▶ _Required work_
Which lines hold the word "copy"? Show each of them.

▶ _Dataset records_
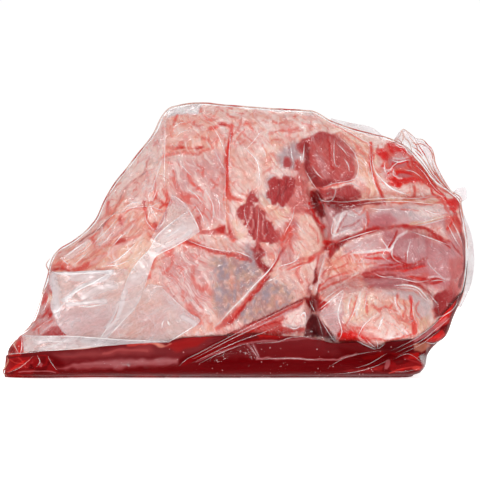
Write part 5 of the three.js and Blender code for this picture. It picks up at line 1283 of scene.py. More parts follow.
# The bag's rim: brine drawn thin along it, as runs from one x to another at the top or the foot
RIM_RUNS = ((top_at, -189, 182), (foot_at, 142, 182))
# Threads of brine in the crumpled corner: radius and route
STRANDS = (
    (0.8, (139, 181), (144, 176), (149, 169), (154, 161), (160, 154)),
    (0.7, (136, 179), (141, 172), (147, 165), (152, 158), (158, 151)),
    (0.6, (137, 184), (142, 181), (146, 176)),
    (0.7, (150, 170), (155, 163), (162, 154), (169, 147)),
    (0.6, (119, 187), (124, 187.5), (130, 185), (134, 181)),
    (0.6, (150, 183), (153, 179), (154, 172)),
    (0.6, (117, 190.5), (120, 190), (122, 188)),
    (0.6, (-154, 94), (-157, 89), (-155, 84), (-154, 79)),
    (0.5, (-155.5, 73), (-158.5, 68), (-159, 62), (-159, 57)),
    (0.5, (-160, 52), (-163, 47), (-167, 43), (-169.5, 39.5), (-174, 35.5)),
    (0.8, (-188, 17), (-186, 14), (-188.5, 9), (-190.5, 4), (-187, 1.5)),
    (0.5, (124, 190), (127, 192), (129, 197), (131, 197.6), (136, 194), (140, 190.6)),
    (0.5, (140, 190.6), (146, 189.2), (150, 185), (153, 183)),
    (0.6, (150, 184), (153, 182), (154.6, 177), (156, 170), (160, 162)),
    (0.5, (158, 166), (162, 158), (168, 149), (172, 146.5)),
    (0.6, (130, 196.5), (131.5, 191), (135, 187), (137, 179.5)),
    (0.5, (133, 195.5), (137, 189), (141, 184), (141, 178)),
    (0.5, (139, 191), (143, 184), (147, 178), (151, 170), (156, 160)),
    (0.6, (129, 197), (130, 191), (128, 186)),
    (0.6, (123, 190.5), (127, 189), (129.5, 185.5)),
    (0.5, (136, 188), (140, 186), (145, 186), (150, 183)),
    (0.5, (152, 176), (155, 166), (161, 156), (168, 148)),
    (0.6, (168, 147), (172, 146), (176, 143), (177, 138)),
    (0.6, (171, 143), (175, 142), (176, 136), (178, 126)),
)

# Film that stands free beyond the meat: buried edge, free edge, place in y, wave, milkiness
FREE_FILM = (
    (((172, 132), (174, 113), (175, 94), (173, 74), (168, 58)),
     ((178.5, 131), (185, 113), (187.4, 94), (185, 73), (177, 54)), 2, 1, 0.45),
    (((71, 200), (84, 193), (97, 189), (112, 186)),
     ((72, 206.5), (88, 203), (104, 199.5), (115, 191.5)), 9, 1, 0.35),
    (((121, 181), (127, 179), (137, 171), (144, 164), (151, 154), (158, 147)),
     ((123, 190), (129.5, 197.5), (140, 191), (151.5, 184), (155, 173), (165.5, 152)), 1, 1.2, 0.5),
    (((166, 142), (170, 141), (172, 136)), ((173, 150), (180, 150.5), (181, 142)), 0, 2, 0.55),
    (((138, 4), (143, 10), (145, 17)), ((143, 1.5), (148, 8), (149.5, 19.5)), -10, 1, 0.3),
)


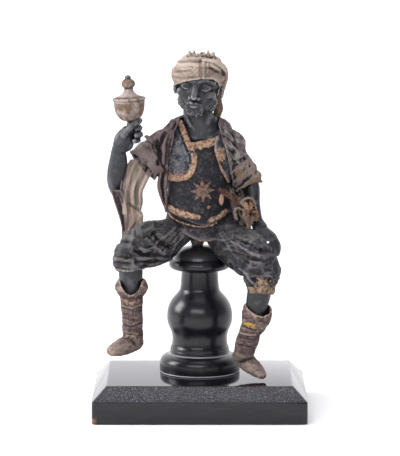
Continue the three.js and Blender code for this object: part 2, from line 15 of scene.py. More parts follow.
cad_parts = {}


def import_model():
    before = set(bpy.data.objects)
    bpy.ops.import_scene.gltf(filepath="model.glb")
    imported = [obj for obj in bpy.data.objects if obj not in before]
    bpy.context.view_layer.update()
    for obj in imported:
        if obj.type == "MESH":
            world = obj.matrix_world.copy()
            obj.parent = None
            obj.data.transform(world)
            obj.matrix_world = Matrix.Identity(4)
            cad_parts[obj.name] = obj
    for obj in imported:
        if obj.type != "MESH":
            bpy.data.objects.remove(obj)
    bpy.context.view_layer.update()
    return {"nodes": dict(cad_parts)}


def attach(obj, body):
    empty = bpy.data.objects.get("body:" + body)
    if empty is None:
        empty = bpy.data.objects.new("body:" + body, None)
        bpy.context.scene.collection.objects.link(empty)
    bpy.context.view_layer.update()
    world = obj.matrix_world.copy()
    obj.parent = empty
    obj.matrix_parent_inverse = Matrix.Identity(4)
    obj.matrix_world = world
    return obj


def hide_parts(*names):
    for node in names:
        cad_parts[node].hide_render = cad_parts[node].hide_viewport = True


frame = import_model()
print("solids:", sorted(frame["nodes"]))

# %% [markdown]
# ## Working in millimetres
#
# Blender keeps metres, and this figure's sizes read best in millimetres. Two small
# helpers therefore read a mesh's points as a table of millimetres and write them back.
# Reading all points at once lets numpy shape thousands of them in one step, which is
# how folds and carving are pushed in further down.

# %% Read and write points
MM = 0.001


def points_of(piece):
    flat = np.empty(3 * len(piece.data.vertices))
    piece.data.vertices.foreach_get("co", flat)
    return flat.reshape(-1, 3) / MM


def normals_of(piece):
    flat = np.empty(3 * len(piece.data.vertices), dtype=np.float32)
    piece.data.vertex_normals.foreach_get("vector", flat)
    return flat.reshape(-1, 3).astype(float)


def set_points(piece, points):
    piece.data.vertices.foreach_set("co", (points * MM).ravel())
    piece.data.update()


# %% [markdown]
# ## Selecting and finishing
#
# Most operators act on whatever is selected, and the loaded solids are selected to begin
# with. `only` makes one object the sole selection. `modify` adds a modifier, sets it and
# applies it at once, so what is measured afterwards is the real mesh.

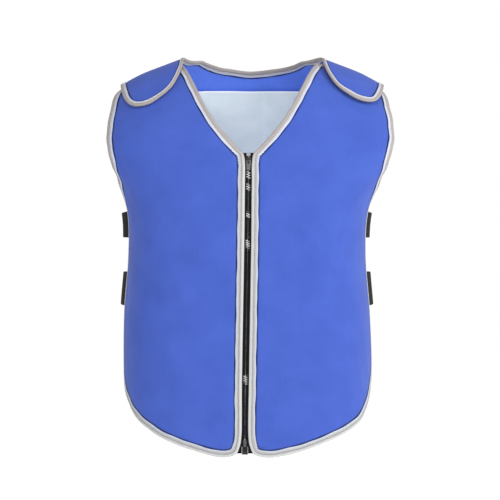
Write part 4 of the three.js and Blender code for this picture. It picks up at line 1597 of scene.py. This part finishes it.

▶ _Finished task_
            world = obj.matrix_world.copy()
    world = obj.matrix_world.copy()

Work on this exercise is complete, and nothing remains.